There are even more assiduous wreck- chasers. On the island of Stroma in the Orkneys, now deserted, much of the inhabitants’ income came from what Bathurst describes as “piloting, smuggling, illegal whisky distilling and wrecking”. It was deemed impossible to beat the pirates of Stroma in their pursuit of sinking trade. On one occasion, when a ship named Pennsylvania foundered, the islanders picked up a grand piano, two Cadillacs, typewriters, hogsheads of American tobacco and a hundred other various items. They were lucky with their territory. Here the North Sea and the Atlantic clash in a tumult and frenzy not seen on any other part of the British coastline.
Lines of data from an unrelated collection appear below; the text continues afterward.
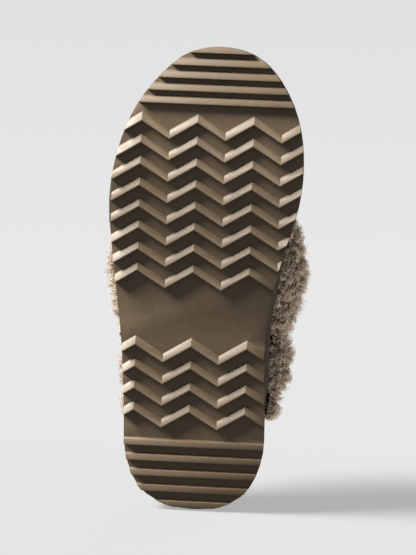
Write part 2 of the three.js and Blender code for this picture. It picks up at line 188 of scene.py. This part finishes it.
stageLook = {
    "keyFrom": (-0.7, -0.7, -0.13),  # grazes the tread from the toe's outer side
    "keyStrength": 13.0,
    "keySpread": 24.0,
    "keyColour": (1.0, 0.985, 0.955),
    "topStrength": 22.0,
    "rimFrom": (0.84, 0.05, 0.5),  # catches the wool on the inner side
    "rimStrength": 1.7,
    "fillFrom": (0.4, 0.8, -0.45),  # opens the shade in the wool
    "fillStrength": 4.2,
    "ambient": 0.24,
    "floorFade": (0.24, 0.60),
    "heelFloorFade": (0.10, 0.22),
    "floorGlow": 0.30,  # keeps the shadows on the pale floor light
    "floorPale": 0.62,
    "heelFloorGlow": 0.41,
    "heelFloorPale": 0.12,
}


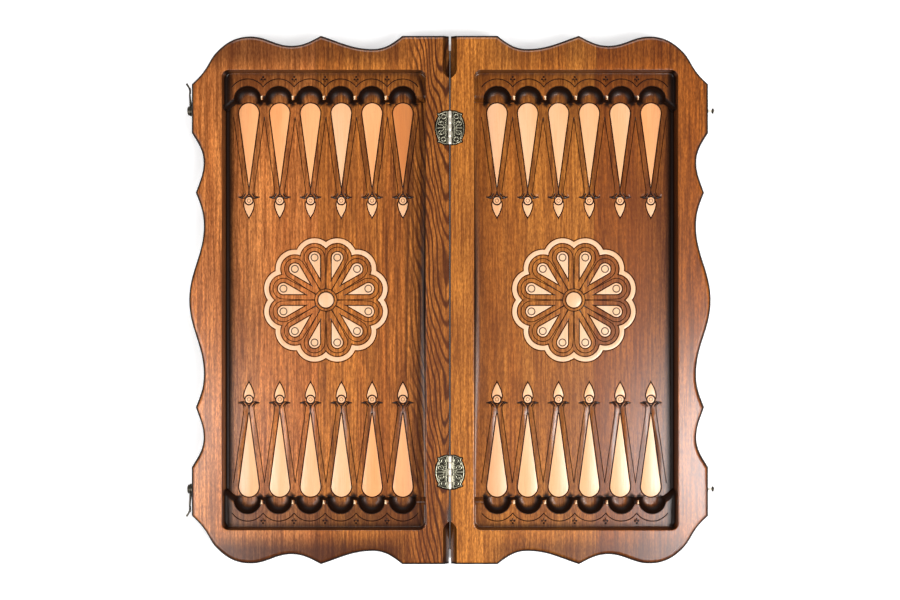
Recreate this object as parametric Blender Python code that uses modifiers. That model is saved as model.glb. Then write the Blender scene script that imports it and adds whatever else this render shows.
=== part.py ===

Between 1830 and 1990 more than three vessels a year were wrecked in these waters.
When the Cita was wrecked on the Isles of Scilly, Bathurst compared the event with “having Selfridges crash land in your back garden — a Selfridges with all the prices removed”. For many years the islanders walked round in Ben Sherman shirts and Ascot trainers. One local divine described them as “the sons and daughters of God’s providence”, which is one way of looking at it.
Bathurst’s descriptions of these horrors or adventures — according to taste — are precise and graphic, but also poignant. It is as if she were half in love with the cruel sea. She documents its shifts and moods; she celebrates its passions and its rages; she mourns its vengefulness and rapacity. She understands that the beautiful can also be the sinister.